(3D code data)
——————
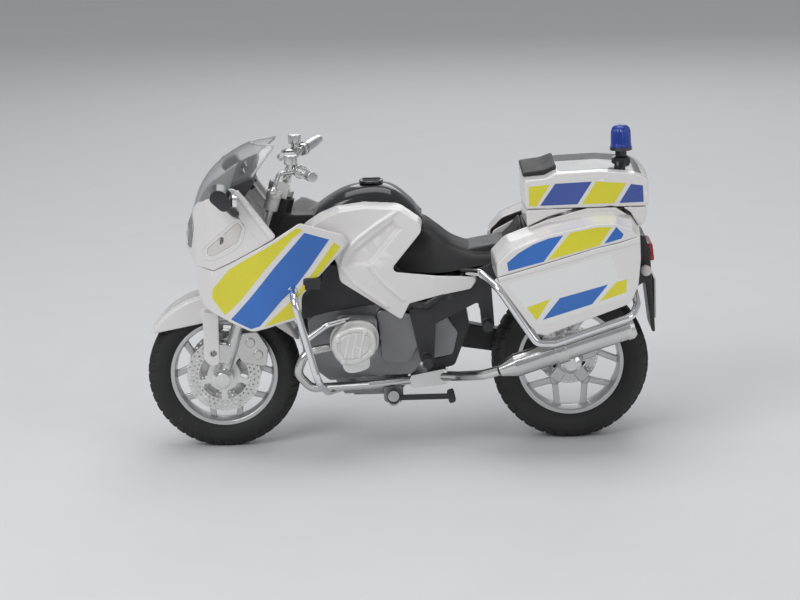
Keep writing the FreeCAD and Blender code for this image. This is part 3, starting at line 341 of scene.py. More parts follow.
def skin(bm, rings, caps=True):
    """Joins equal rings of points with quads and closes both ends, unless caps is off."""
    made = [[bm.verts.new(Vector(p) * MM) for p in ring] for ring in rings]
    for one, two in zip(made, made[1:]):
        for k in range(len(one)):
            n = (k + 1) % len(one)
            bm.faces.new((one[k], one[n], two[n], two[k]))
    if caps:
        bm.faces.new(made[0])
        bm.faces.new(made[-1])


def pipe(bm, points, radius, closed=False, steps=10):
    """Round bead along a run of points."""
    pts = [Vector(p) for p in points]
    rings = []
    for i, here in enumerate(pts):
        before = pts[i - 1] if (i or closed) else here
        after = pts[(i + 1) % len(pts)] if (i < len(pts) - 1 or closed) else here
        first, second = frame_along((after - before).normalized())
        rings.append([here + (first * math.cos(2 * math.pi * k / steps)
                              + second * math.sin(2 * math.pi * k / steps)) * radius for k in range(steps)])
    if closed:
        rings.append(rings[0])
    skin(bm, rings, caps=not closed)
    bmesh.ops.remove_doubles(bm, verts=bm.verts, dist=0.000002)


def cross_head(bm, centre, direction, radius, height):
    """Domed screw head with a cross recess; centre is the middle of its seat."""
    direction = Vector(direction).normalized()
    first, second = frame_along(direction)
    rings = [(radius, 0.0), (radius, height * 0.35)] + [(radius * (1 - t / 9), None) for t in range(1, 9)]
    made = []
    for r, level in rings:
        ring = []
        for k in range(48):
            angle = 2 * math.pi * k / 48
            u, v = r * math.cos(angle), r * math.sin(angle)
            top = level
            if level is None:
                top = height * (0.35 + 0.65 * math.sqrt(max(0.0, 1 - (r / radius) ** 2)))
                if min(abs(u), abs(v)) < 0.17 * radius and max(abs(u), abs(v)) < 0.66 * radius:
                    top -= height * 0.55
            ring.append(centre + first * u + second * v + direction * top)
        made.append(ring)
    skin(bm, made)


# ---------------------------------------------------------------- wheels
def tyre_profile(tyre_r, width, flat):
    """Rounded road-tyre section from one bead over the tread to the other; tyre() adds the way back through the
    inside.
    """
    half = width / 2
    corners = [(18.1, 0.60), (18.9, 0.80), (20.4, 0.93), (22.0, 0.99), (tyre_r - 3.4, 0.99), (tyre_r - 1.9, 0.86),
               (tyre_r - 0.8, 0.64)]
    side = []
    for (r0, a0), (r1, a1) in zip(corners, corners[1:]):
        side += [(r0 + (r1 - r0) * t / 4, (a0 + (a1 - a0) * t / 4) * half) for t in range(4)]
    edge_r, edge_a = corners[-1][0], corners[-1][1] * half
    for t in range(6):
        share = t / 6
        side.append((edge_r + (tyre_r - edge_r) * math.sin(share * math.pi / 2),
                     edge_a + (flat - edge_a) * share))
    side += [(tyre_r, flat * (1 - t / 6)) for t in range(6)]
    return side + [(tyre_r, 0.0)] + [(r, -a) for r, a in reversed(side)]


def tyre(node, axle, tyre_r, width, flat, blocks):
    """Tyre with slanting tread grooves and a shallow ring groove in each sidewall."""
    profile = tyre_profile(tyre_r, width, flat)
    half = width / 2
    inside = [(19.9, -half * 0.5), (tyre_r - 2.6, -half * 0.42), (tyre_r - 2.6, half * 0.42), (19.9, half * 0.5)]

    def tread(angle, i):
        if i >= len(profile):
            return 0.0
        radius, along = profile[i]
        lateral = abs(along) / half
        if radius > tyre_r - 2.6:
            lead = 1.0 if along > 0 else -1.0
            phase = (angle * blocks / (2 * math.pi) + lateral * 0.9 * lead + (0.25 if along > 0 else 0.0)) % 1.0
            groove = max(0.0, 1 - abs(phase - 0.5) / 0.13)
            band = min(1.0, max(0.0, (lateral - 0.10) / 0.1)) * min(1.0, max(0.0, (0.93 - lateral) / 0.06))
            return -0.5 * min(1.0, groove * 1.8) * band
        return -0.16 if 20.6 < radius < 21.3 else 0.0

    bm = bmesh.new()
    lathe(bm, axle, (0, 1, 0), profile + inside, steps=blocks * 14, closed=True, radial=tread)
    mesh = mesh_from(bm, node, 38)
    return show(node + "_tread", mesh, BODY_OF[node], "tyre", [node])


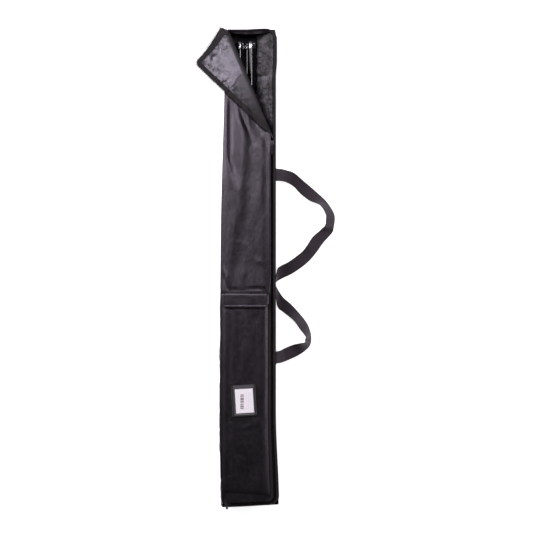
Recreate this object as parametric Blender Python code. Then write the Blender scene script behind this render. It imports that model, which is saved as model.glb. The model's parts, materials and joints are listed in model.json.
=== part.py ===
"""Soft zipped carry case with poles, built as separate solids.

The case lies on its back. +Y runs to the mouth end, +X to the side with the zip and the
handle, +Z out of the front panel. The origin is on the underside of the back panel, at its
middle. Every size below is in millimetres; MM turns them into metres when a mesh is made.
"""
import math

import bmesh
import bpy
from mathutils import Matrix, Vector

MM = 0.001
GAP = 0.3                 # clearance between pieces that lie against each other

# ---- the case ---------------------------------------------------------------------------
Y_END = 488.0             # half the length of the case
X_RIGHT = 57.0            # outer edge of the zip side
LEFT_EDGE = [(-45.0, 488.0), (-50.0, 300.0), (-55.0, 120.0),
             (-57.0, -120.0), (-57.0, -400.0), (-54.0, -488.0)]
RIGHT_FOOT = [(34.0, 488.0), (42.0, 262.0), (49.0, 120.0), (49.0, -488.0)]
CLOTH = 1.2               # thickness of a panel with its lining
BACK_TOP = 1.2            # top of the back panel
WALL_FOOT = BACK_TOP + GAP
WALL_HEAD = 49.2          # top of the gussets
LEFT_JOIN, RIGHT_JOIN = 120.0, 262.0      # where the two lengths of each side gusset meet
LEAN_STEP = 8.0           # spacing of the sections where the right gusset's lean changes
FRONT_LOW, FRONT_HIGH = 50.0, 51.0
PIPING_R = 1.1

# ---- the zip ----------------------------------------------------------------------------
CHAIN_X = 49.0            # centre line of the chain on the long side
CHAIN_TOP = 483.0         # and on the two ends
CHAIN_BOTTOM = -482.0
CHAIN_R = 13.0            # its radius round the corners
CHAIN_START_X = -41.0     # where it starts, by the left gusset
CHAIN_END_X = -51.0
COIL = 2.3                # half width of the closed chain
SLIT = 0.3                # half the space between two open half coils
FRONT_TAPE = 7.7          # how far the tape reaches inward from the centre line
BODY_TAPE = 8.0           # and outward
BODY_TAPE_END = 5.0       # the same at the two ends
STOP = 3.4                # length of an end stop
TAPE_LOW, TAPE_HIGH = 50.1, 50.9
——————
● EXERCISE DESCRIPTION: Your task is to give the records above again, exactly.

● CORRECT RESPONSE:
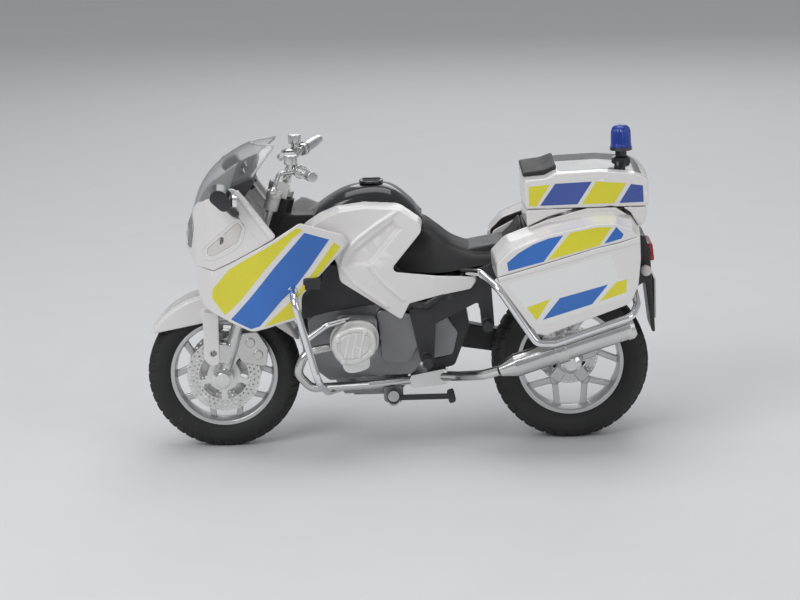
Keep writing the FreeCAD and Blender code for this image. This is part 3, starting at line 341 of scene.py. More parts follow.
def skin(bm, rings, caps=True):
    """Joins equal rings of points with quads and closes both ends, unless caps is off."""
    made = [[bm.verts.new(Vector(p) * MM) for p in ring] for ring in rings]
    for one, two in zip(made, made[1:]):
        for k in range(len(one)):
            n = (k + 1) % len(one)
            bm.faces.new((one[k], one[n], two[n], two[k]))
    if caps:
        bm.faces.new(made[0])
        bm.faces.new(made[-1])


def pipe(bm, points, radius, closed=False, steps=10):
    """Round bead along a run of points."""
    pts = [Vector(p) for p in points]
    rings = []
    for i, here in enumerate(pts):
        before = pts[i - 1] if (i or closed) else here
        after = pts[(i + 1) % len(pts)] if (i < len(pts) - 1 or closed) else here
        first, second = frame_along((after - before).normalized())
        rings.append([here + (first * math.cos(2 * math.pi * k / steps)
                              + second * math.sin(2 * math.pi * k / steps)) * radius for k in range(steps)])
    if closed:
        rings.append(rings[0])
    skin(bm, rings, caps=not closed)
    bmesh.ops.remove_doubles(bm, verts=bm.verts, dist=0.000002)


def cross_head(bm, centre, direction, radius, height):
    """Domed screw head with a cross recess; centre is the middle of its seat."""
    direction = Vector(direction).normalized()
    first, second = frame_along(direction)
    rings = [(radius, 0.0), (radius, height * 0.35)] + [(radius * (1 - t / 9), None) for t in range(1, 9)]
    made = []
    for r, level in rings:
        ring = []
        for k in range(48):
            angle = 2 * math.pi * k / 48
            u, v = r * math.cos(angle), r * math.sin(angle)
            top = level
            if level is None:
                top = height * (0.35 + 0.65 * math.sqrt(max(0.0, 1 - (r / radius) ** 2)))
                if min(abs(u), abs(v)) < 0.17 * radius and max(abs(u), abs(v)) < 0.66 * radius:
                    top -= height * 0.55
            ring.append(centre + first * u + second * v + direction * top)
        made.append(ring)
    skin(bm, made)


# ---------------------------------------------------------------- wheels
def tyre_profile(tyre_r, width, flat):
    """Rounded road-tyre section from one bead over the tread to the other; tyre() adds the way back through the
    inside.
    """
    half = width / 2
    corners = [(18.1, 0.60), (18.9, 0.80), (20.4, 0.93), (22.0, 0.99), (tyre_r - 3.4, 0.99), (tyre_r - 1.9, 0.86),
               (tyre_r - 0.8, 0.64)]
    side = []
    for (r0, a0), (r1, a1) in zip(corners, corners[1:]):
        side += [(r0 + (r1 - r0) * t / 4, (a0 + (a1 - a0) * t / 4) * half) for t in range(4)]
    edge_r, edge_a = corners[-1][0], corners[-1][1] * half
    for t in range(6):
        share = t / 6
        side.append((edge_r + (tyre_r - edge_r) * math.sin(share * math.pi / 2),
                     edge_a + (flat - edge_a) * share))
    side += [(tyre_r, flat * (1 - t / 6)) for t in range(6)]
    return side + [(tyre_r, 0.0)] + [(r, -a) for r, a in reversed(side)]


def tyre(node, axle, tyre_r, width, flat, blocks):
    """Tyre with slanting tread grooves and a shallow ring groove in each sidewall."""
    profile = tyre_profile(tyre_r, width, flat)
    half = width / 2
    inside = [(19.9, -half * 0.5), (tyre_r - 2.6, -half * 0.42), (tyre_r - 2.6, half * 0.42), (19.9, half * 0.5)]

    def tread(angle, i):
        if i >= len(profile):
            return 0.0
        radius, along = profile[i]
        lateral = abs(along) / half
        if radius > tyre_r - 2.6:
            lead = 1.0 if along > 0 else -1.0
            phase = (angle * blocks / (2 * math.pi) + lateral * 0.9 * lead + (0.25 if along > 0 else 0.0)) % 1.0
            groove = max(0.0, 1 - abs(phase - 0.5) / 0.13)
            band = min(1.0, max(0.0, (lateral - 0.10) / 0.1)) * min(1.0, max(0.0, (0.93 - lateral) / 0.06))
            return -0.5 * min(1.0, groove * 1.8) * band
        return -0.16 if 20.6 < radius < 21.3 else 0.0

    bm = bmesh.new()
    lathe(bm, axle, (0, 1, 0), profile + inside, steps=blocks * 14, closed=True, radial=tread)
    mesh = mesh_from(bm, node, 38)
    return show(node + "_tread", mesh, BODY_OF[node], "tyre", [node])


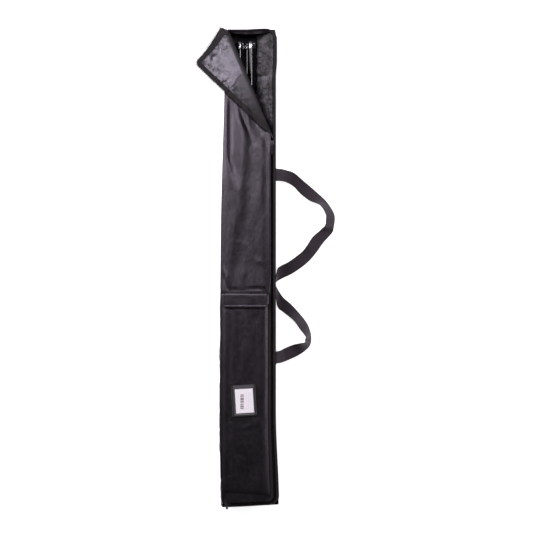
Recreate this object as parametric Blender Python code. Then write the Blender scene script behind this render. It imports that model, which is saved as model.glb. The model's parts, materials and joints are listed in model.json.
=== part.py ===
"""Soft zipped carry case with poles, built as separate solids.

The case lies on its back. +Y runs to the mouth end, +X to the side with the zip and the
handle, +Z out of the front panel. The origin is on the underside of the back panel, at its
middle. Every size below is in millimetres; MM turns them into metres when a mesh is made.
"""
import math

import bmesh
import bpy
from mathutils import Matrix, Vector

MM = 0.001
GAP = 0.3                 # clearance between pieces that lie against each other

# ---- the case ---------------------------------------------------------------------------
Y_END = 488.0             # half the length of the case
X_RIGHT = 57.0            # outer edge of the zip side
LEFT_EDGE = [(-45.0, 488.0), (-50.0, 300.0), (-55.0, 120.0),
             (-57.0, -120.0), (-57.0, -400.0), (-54.0, -488.0)]
RIGHT_FOOT = [(34.0, 488.0), (42.0, 262.0), (49.0, 120.0), (49.0, -488.0)]
CLOTH = 1.2               # thickness of a panel with its lining
BACK_TOP = 1.2            # top of the back panel
WALL_FOOT = BACK_TOP + GAP
WALL_HEAD = 49.2          # top of the gussets
LEFT_JOIN, RIGHT_JOIN = 120.0, 262.0      # where the two lengths of each side gusset meet
LEAN_STEP = 8.0           # spacing of the sections where the right gusset's lean changes
FRONT_LOW, FRONT_HIGH = 50.0, 51.0
PIPING_R = 1.1

# ---- the zip ----------------------------------------------------------------------------
CHAIN_X = 49.0            # centre line of the chain on the long side
CHAIN_TOP = 483.0         # and on the two ends
CHAIN_BOTTOM = -482.0
CHAIN_R = 13.0            # its radius round the corners
CHAIN_START_X = -41.0     # where it starts, by the left gusset
CHAIN_END_X = -51.0
COIL = 2.3                # half width of the closed chain
SLIT = 0.3                # half the space between two open half coils
FRONT_TAPE = 7.7          # how far the tape reaches inward from the centre line
BODY_TAPE = 8.0           # and outward
BODY_TAPE_END = 5.0       # the same at the two ends
STOP = 3.4                # length of an end stop
TAPE_LOW, TAPE_HIGH = 50.1, 50.9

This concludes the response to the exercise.